Many of you here know my story: I began drinking again due to stress after losing disability benefits (because I'm too clever to be disabled and entitled to PIP, apparently - even though I'm epileptic to the point that I am a danger to myself and others) and found that I was unable to stop. I didn't want to or plan to; it just happened because alcohol is a familiar crutch for me, and it stopped me from throwing myself out of the bedroom window when the situation made me suicidal.

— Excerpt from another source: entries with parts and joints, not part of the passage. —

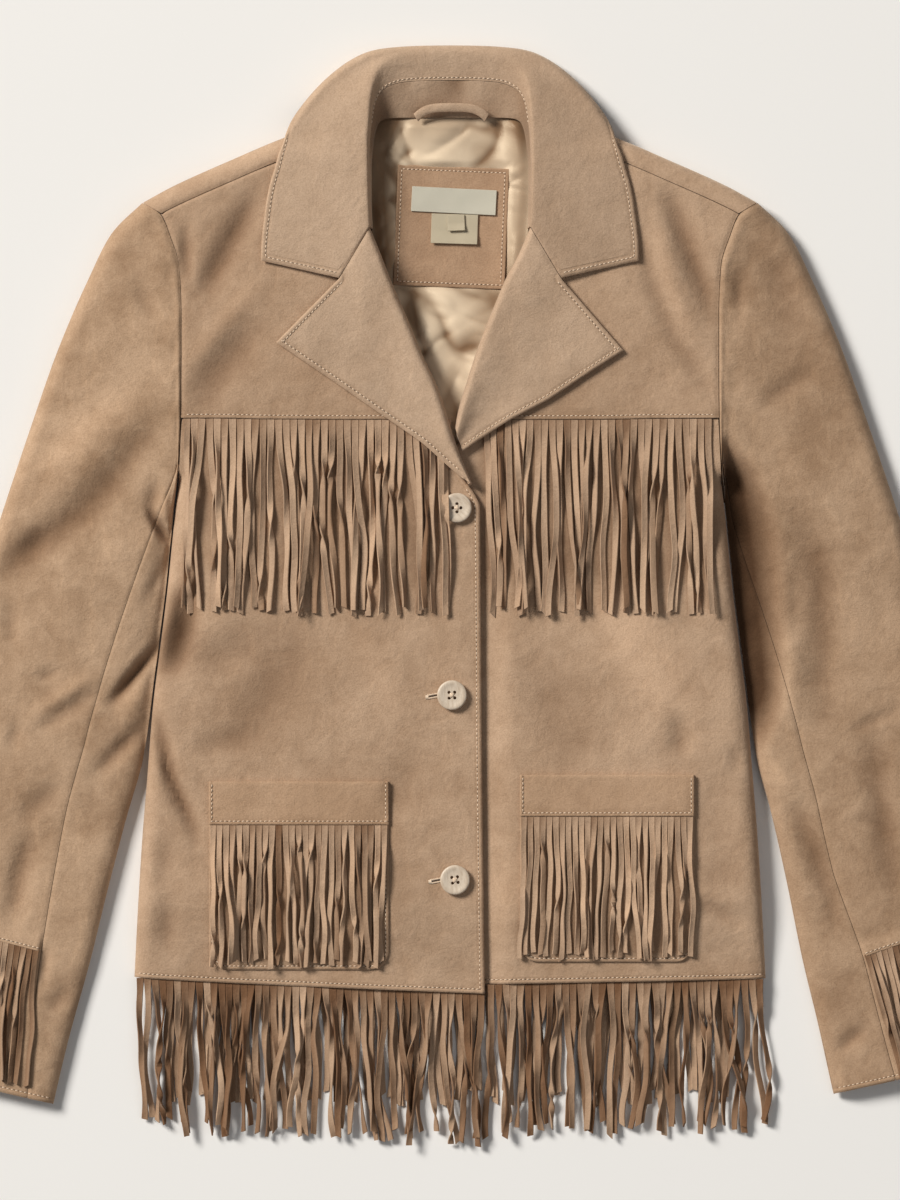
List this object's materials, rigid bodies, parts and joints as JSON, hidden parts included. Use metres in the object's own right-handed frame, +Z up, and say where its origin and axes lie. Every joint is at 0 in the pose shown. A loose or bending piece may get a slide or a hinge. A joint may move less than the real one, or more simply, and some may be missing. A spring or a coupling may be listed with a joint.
{
  "type": "fringed suede jacket",
  "caption": "Single-breasted suede jacket with notched lapels, patch pockets and fringes at chest, pockets, cuffs and hem, laid flat and buttoned.",
  "frame": {"origin": "middle of the jacket's bounding box in plan, on the surface that it lies on", "axes": "+X towards the wearer's left sleeve, +Y from the hem to the collar, +Z up from the surface, out of the fronts"},
  "size_m": [0.7997, 0.7904, 0.028],
  "materials": {
    "suede": "napped, matte",
    "satin": "satin sheen",
    "label_cloth": "woven, matte",
    "horn_button": "soft polish"
  },
  "bodies": {
    "root": {"back": "suede", "collar": "suede", "collar_stand": "suede", "label_patch": "suede", "hanger_loop": "suede", "hem_fringe_back": "suede", "front_right": "suede", "front_left": "suede", "front_yoke_right": "suede", "front_yoke_left": "suede", "lapel_right": "suede", "lapel_left": "suede", "sleeve_top_right": "suede", "sleeve_top_left": "suede", "sleeve_under_right": "suede", "sleeve_under_left": "suede", "pocket_right": "suede", "pocket_left": "suede", "pocket_band_right": "suede", "pocket_band_left": "suede", "chest_fringe_right": "suede", "chest_fringe_left": "suede", "pocket_fringe_right": "suede", "pocket_fringe_left": "suede", "hem_fringe_right": "suede", "hem_fringe_left": "suede", "cuff_fringe_right": "suede", "cuff_fringe_left": "suede", "lining": "satin", "main_label": "label_cloth", "care_tab": "label_cloth", "size_tab": "label_cloth", "button_top": "horn_button", "button_middle": "horn_button", "button_bottom": "horn_button"}
  },
  "joints": []
}
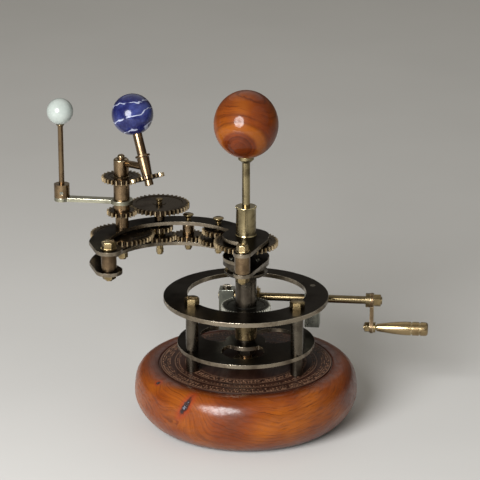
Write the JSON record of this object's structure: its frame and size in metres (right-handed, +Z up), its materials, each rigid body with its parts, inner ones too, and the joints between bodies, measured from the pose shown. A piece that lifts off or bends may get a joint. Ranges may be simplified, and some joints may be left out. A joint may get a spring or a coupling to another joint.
{
  "type": "orrery",
  "caption": "Hand-cranked tabletop orrery: brass gear train on a round wooden base turns a tilted Earth and a Moon about a fixed Sun.",
  "frame": {"origin": "centre of the wooden base's underside, on the Sun's axis", "axes": "+Z up along the Sun's axis; +X along the crank shaft, towards the crank"},
  "size_m": [0.2494, 0.1468, 0.224],
  "materials": {
    "base_wood": "clear lacquer",
    "dark_brass": "polished, darkened",
    "steel": "satin",
    "sun_wood": "clear lacquer",
    "earth_stone": "polished",
    "moon_stone": "polished",
    "brass": "polished"
  },
  "bodies": {
    "stand": {"wooden_base": "base_wood", "base_feet": "brass", "lower_plate": "dark_brass", "pillars": "brass", "ring_plate": "dark_brass", "ring_bolts": "brass", "centre_post": "brass", "post_nuts": "brass", "sun_wheel": "brass", "sun_rod": "brass", "sun_ball": "sun_wood", "left_bearing": "steel", "right_bearing": "steel", "bearing_screws": "steel"},
    "crank": {"crank_shaft": "steel", "worm": "brass", "shaft_collars": "brass", "crank_arm": "brass", "crank_nuts": "brass"},
    "handle": {"handle_grip": "brass"},
    "arm": {"worm_wheel": "brass", "column_tube": "brass", "column_flange": "steel", "flange_screws": "steel", "arm_plate_lower": "dark_brass", "arm_plate_upper": "dark_brass", "tip_spacers": "brass", "tip_bolts": "brass", "sun_tube": "brass", "earth_bush": "brass", "first_stud": "brass", "second_stud": "brass"},
    "first_idler": {"first_idler_upper": "brass", "first_idler_lower": "brass", "first_idler_sleeve": "brass"},
    "second_idler": {"second_idler_wheel": "brass", "second_idler_collar": "brass"},
    "third_wheels": {"third_arbor": "brass", "third_lower_wheel": "brass", "third_pinion": "brass", "moon_drive_wheel": "dark_brass"},
    "earth_carrier": {"earth_spindle": "brass", "earth_wheel": "dark_brass", "carrier_collar": "brass", "tilt_bracket": "steel", "spindle_nut": "brass"},
    "moon": {"moon_wheel": "brass", "moon_tube": "brass", "moon_arm": "brass", "moon_collar": "brass", "moon_screw": "steel", "moon_rod": "brass", "moon_ball": "moon_stone", "spin_wheel": "brass"},
    "earth": {"earth_arbor": "brass", "tilted_wheel": "brass", "earth_ball": "earth_stone"}
  },
  "joints": [
    {"name": "arm_turn", "type": "hinge", "parent": "stand", "child": "arm", "pos_m": [0, 0, 0], "axis": [0, 0, 1], "continuous": true},
    {"name": "crank_turn", "type": "hinge", "parent": "stand", "child": "crank", "pos_m": [0, 0.022, 0.07745], "axis": [1, 0, 0], "continuous": true},
    {"name": "handle_spin", "type": "hinge", "parent": "crank", "child": "handle", "pos_m": [0.1, 0.022, 0.05845], "axis": [1, 0, 0], "continuous": true},
    {"name": "first_idler_turn", "type": "hinge", "parent": "arm", "child": "first_idler", "pos_m": [-0.0205, 0.0219, 0.12], "axis": [0, 0, 1], "continuous": true},
    {"name": "second_idler_turn", "type": "hinge", "parent": "arm", "child": "second_idler", "pos_m": [-0.0412, 0.02773, 0.12], "axis": [0, 0, 1], "continuous": true},
    {"name": "third_wheels_turn", "type": "hinge", "parent": "arm", "child": "third_wheels", "pos_m": [-0.05998, 0.02489, 0.12], "axis": [0, 0, 1], "continuous": true},
    {"name": "earth_carrier_turn", "type": "hinge", "parent": "arm", "child": "earth_carrier", "pos_m": [-0.08235, 0.00804, 0.12], "axis": [0, 0, 1], "continuous": true},
    {"name": "moon_turn", "type": "hinge", "parent": "arm", "child": "moon", "pos_m": [-0.08235, 0.00804, 0.15], "axis": [0, 0, 1], "continuous": true},
    {"name": "earth_spin", "type": "hinge", "parent": "earth_carrier", "child": "earth", "pos_m": [-0.06344, -0.00244, 0.16487], "axis": [-0.2668, 0.2963, 0.9171], "continuous": true}
  ],
  "couplings": [
    {"joint": "crank_turn", "follows": "arm_turn", "ratio": 48},
    {"joint": "first_idler_turn", "follows": "arm_turn", "ratio": 2},
    {"joint": "second_idler_turn", "follows": "arm_turn", "ratio": -2.7778},
    {"joint": "third_wheels_turn", "follows": "arm_turn", "ratio": 2.5},
    {"joint": "earth_carrier_turn", "follows": "arm_turn", "ratio": -1},
    {"joint": "moon_turn", "follows": "arm_turn", "ratio": -5.2778},
    {"joint": "earth_spin", "follows": "arm_turn", "ratio": 5.1333}
  ]
}
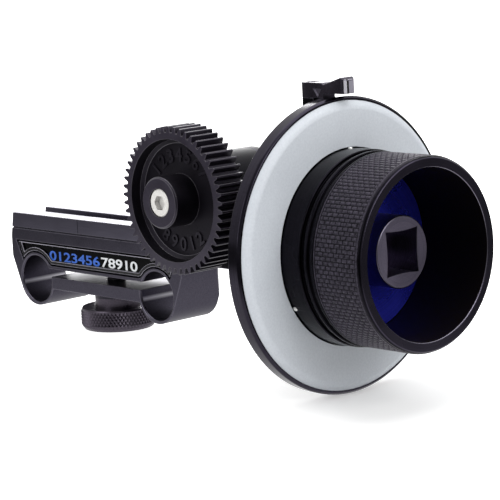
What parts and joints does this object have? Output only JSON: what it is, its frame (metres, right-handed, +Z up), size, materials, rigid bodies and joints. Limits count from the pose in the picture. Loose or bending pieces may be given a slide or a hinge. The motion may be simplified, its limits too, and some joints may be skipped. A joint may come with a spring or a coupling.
{
  "type": "follow focus unit",
  "caption": "Rod-mounted focus drive: a side handwheel with a blank marking ring turns a toothed lens drive gear through a crossed-axis gearbox on a screw clamp.",
  "frame": {"origin": "midway between the two rod axes, in the upright plane that holds the handwheel axis", "axes": "+X along the handwheel axis towards its cup, Y along the rods and the drive gear's axis with the gear facing -Y, +Z up"},
  "size_m": [0.1779, 0.0858, 0.0914],
  "materials": {
    "clamp_anodised": "charcoal hard-anodised aluminium, satin, fine machining lines",
    "body_anodised": "black anodised aluminium, satin",
    "knob_anodised": "black anodised aluminium, diamond knurled",
    "wheel_anodised": "black anodised aluminium, turned, slightly violet sheen",
    "pointer_anodised": "grey anodised aluminium, satin",
    "blue_anodised": "royal blue anodised aluminium, turned",
    "steel": "bright stainless steel, turned",
    "black_steel": "black oxide steel",
    "bronze": "sintered bronze, oiled",
    "gear_acetal": "black moulded acetal, low sheen",
    "marking_plastic": "pale grey plastic that takes a marker pen, matte",
    "grip_rubber": "black ribbed rubber",
    "badge_plastic": "black moulded plastic, satin gloss"
  },
  "bodies": {
    "clamp": {"clamp_body": "clamp_anodised", "badge_bezel": "badge_plastic", "badge_label": "badge_plastic", "screw_insert": "bronze"},
    "washer": {"knob_washer": "steel"},
    "clamp_screw": {"clamp_knob": "knob_anodised", "clamp_stud": "steel"},
    "bridge": {"bridge_foot": "body_anodised", "bridge_screws": "black_steel", "rail_nut": "steel", "gearbox_housing": "body_anodised", "gearbox_cover": "body_anodised", "cover_screws": "black_steel", "output_front_bush": "bronze", "output_rear_bush": "bronze", "wheel_left_bush": "bronze", "wheel_inner_bush": "bronze", "wheel_outer_bush": "bronze", "neck": "body_anodised"},
    "bridge_washer": {"lock_washer": "steel"},
    "bridge_lock": {"lock_knob": "knob_anodised", "lock_stud": "steel"},
    "index": {"index_arm": "body_anodised", "index_pointer": "pointer_anodised", "pointer_screw": "black_steel", "index_screw": "black_steel"},
    "handwheel": {"wheel_shaft": "steel", "wheel_pinion": "steel", "shaft_clip": "steel", "wave_washer": "steel", "carrier_disc": "wheel_anodised", "carrier_screws": "black_steel", "marking_ring": "marking_plastic", "handwheel_body": "wheel_anodised", "ring_catch_pins": "steel", "grip_sleeve": "grip_rubber", "cup_floor_disc": "blue_anodised", "drive_hub": "wheel_anodised", "hub_screw": "black_steel"},
    "output": {"output_shaft": "steel", "output_pinion": "steel", "gear_adapter": "body_anodised", "drive_pins": "steel", "drive_gear": "gear_acetal", "gear_screw": "steel"}
  },
  "joints": [
    {"name": "bridge_slide", "type": "slide", "parent": "clamp", "child": "bridge", "axis": [1, 0, 0], "range_m": [-0.001, 0.012]},
    {"name": "clamp_screw_travel", "type": "slide", "parent": "clamp", "child": "washer", "axis": [0, 0, -1], "range_m": [0, 0.002]},
    {"name": "clamp_screw_turn", "type": "hinge", "parent": "washer", "child": "clamp_screw", "pos_m": [0, -0.0008, -0.0105], "axis": [0, 0, -1], "range_deg": [0, 720]},
    {"name": "lock_screw_travel", "type": "slide", "parent": "bridge", "child": "bridge_washer", "axis": [0, 0, 1], "range_m": [0, 0.0016]},
    {"name": "lock_screw_turn", "type": "hinge", "parent": "bridge_washer", "child": "bridge_lock", "pos_m": [0.0285, 0, 0.0307], "axis": [0, 0, 1], "range_deg": [0, 720]},
    {"name": "index_swing", "type": "hinge", "parent": "bridge", "child": "index", "pos_m": [0.0909, 0, 0.0205], "axis": [1, 0, 0], "continuous": true},
    {"name": "handwheel_turn", "type": "hinge", "parent": "bridge", "child": "handwheel", "pos_m": [0.11, 0, 0.0205], "axis": [1, 0, 0], "continuous": true},
    {"name": "gear_turn", "type": "hinge", "parent": "bridge", "child": "output", "pos_m": [0.056, -0.0187, 0.03335], "axis": [0, 1, 0], "continuous": true}
  ],
  "couplings": [
    {"joint": "clamp_screw_turn", "follows": "clamp_screw_travel", "rad_per_m": 6283},
    {"joint": "lock_screw_turn", "follows": "lock_screw_travel", "rad_per_m": 7853},
    {"joint": "gear_turn", "follows": "handwheel_turn", "ratio": 1}
  ]
}
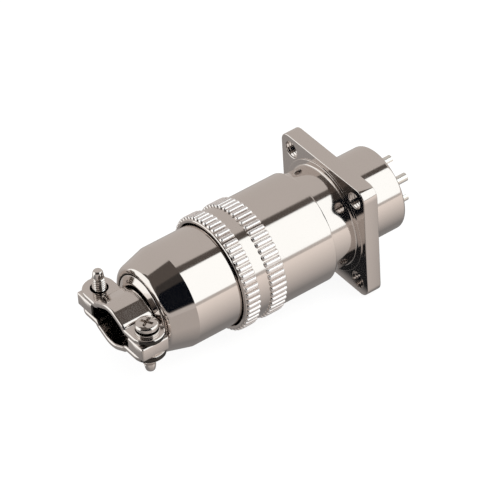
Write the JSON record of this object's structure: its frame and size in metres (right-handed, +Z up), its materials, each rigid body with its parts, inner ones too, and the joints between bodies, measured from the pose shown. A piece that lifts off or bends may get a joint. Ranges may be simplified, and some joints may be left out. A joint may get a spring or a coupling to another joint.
{
  "type": "aviation plug connector",
  "caption": "Push-pull circular multi-contact cable connector: knurled locking-sleeve plug with a cable clamp, mated with its square-flange panel receptacle.",
  "frame": {"origin": "centre of the flange's cable-side face, on the connector's axis", "axes": "+X along the connector's axis towards the receptacle's solder contacts, -X towards the cable clamp, +Z up along the clamp screws, +Y completes the frame across the flange"},
  "size_m": [0.0625, 0.024, 0.024],
  "materials": {
    "shell_nickel": "satin nickel plate on brass",
    "sleeve_nickel": "satin nickel plate on brass, straight knurled",
    "bell_nickel": "satin nickel plate with fine turning lines",
    "inner_nickel": "satin nickel plate",
    "clamp_nickel": "bright nickel plate",
    "saddle_nickel": "bright nickel plate on stamped strip",
    "screw_nickel": "bright nickel plated steel",
    "spring_steel": "plain spring steel",
    "spring_brass": "phosphor bronze",
    "contact_metal": "silver plate on brass",
    "insulator_plastic": "black moulded phenolic",
    "ring_plastic": "black moulded plastic"
  },
  "bodies": {
    "receptacle": {"receptacle_shell": "shell_nickel", "receptacle_insulator": "insulator_plastic", "receptacle_ring": "ring_plastic", "pin_1": "contact_metal", "pin_2": "contact_metal", "pin_3": "contact_metal", "pin_4": "contact_metal", "pin_5": "contact_metal"},
    "plug": {"plug_shell": "inner_nickel", "latch_collet": "spring_brass", "return_spring": "spring_steel", "spring_washer": "spring_steel", "plug_insulator": "insulator_plastic", "plug_ring": "ring_plastic", "socket_1": "contact_metal", "socket_2": "contact_metal", "socket_3": "contact_metal", "socket_4": "contact_metal", "socket_5": "contact_metal", "back_shell": "bell_nickel", "clamp_ring": "inner_nickel"},
    "sleeve": {"locking_sleeve": "sleeve_nickel"},
    "cable_clamp": {"clamp_body": "clamp_nickel", "saddle_upper": "saddle_nickel", "saddle_lower": "saddle_nickel", "clamp_screws": "screw_nickel", "clamp_washers": "screw_nickel"}
  },
  "joints": [
    {"name": "plug_pull", "type": "slide", "parent": "receptacle", "child": "plug", "axis": [-1, 0, 0], "range_m": [0, 0.02], "deforming": ["latch_collet"]},
    {"name": "sleeve_slide", "type": "slide", "parent": "plug", "child": "sleeve", "axis": [-1, 0, 0], "range_m": [0, 0.003], "stiffness_N_per_m": 1000, "springref_m": -0.003, "deforming": ["return_spring"]},
    {"name": "clamp_swivel", "type": "hinge", "parent": "plug", "child": "cable_clamp", "pos_m": [-0.0385, 0, 0], "axis": [1, 0, 0], "continuous": true}
  ]
}
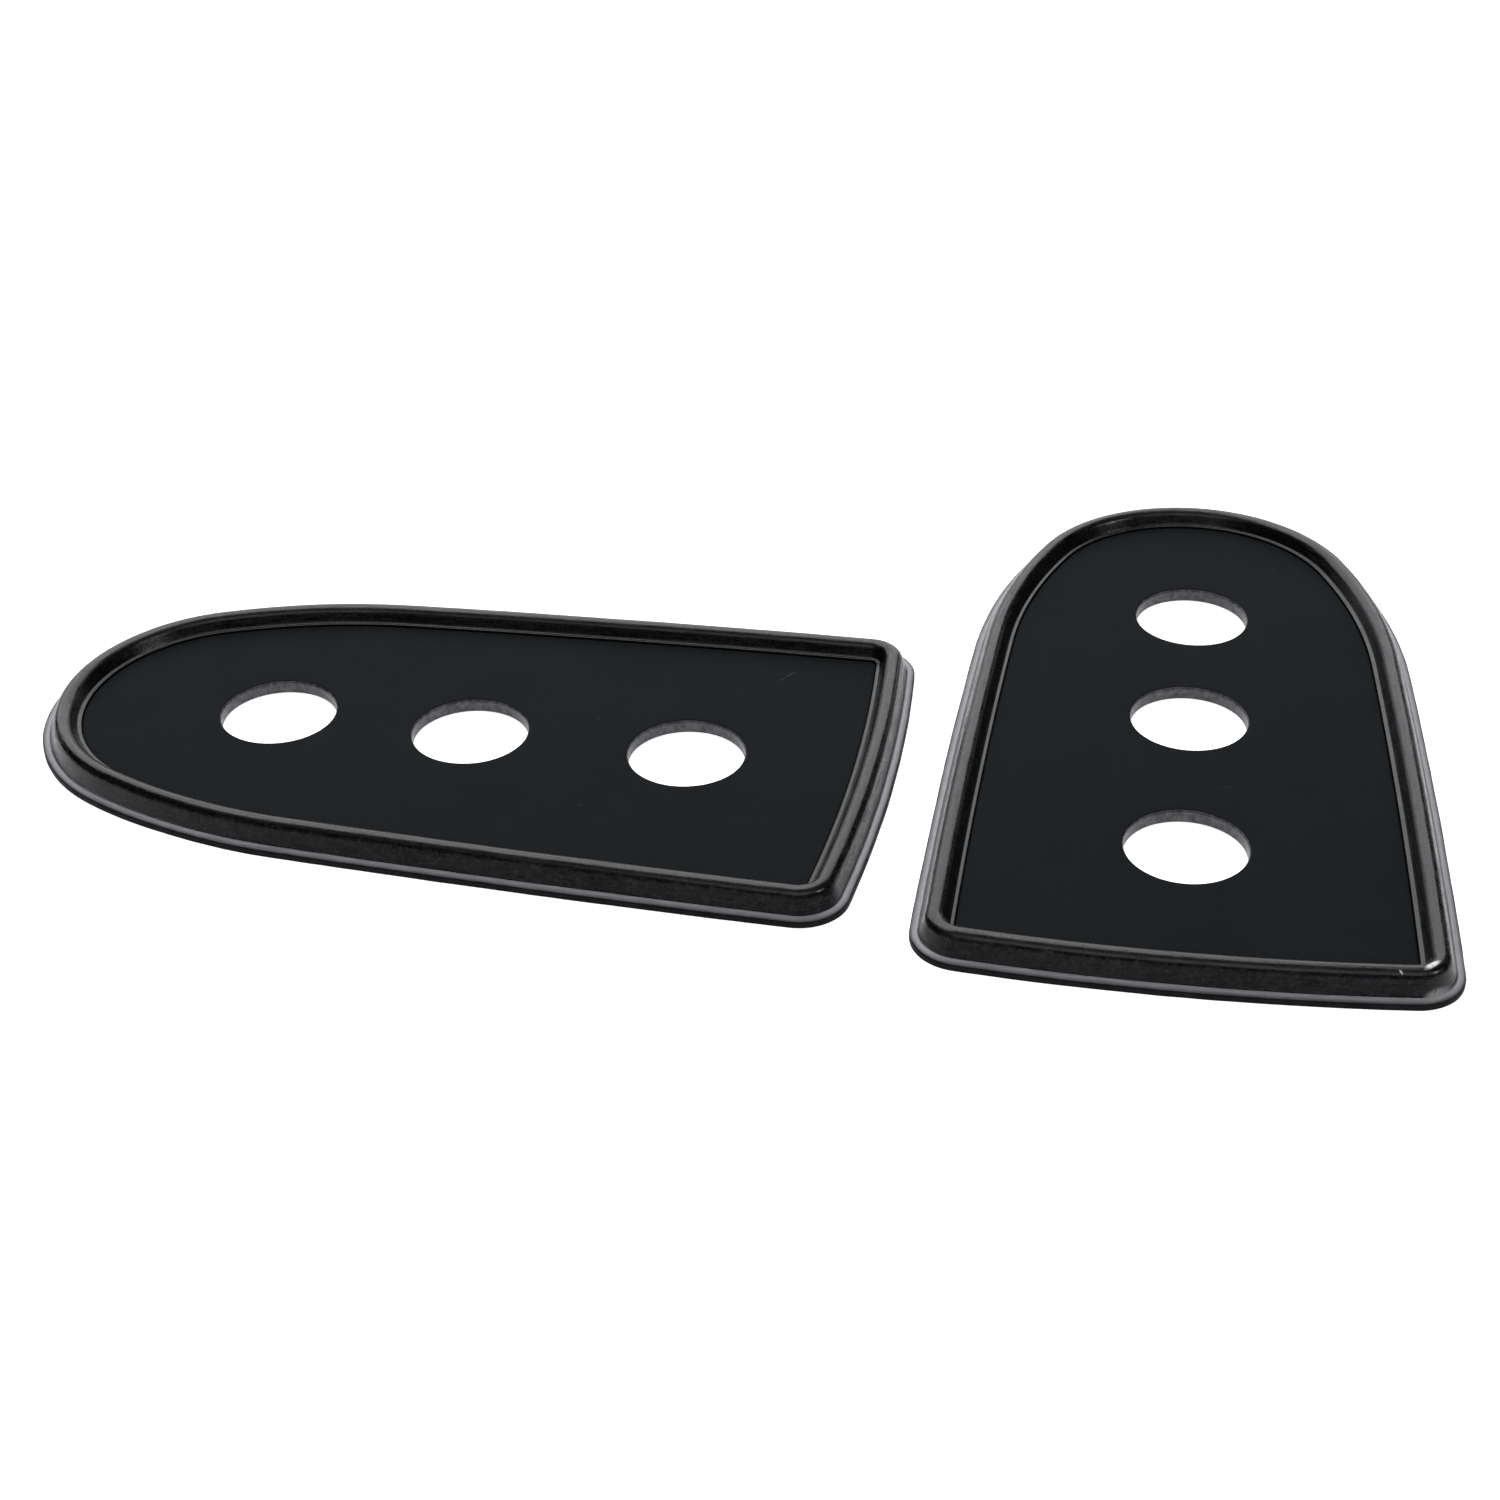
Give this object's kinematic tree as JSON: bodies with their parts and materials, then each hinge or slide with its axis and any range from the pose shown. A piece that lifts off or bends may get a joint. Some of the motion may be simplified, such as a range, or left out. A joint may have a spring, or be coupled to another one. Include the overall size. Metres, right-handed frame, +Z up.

My consultant took me off Spironolactone, even though I thought it was a pretty bad idea and said so. I called his secretary last week and was absolutely honest: I'm filling up with ascites again, still drinking and want help stopping (as the "do it slowly so you don't have a fatal epileptic seizure" approach has really only encouraged me to carry on).
I'm back on the Spironolactone now and am happy to say that I've started peeing it out like a trooper. My GP has also given me a number for an organisation who offer rehab and therapy and - if I'm lucky - I might get my wish for a safe detox that won't put me at risk of status epilepticus. This is the only way for me now, and I'm making that phone call tomorrow (I forgot that today is a bank holiday and am disappointed that I couldn't do it this morning).
I have a massively supportive husband who will probably stop drinking in the house while I'm still in the danger-zone where you know you could easily start again, but please wish me all the luck anyway, because I need it!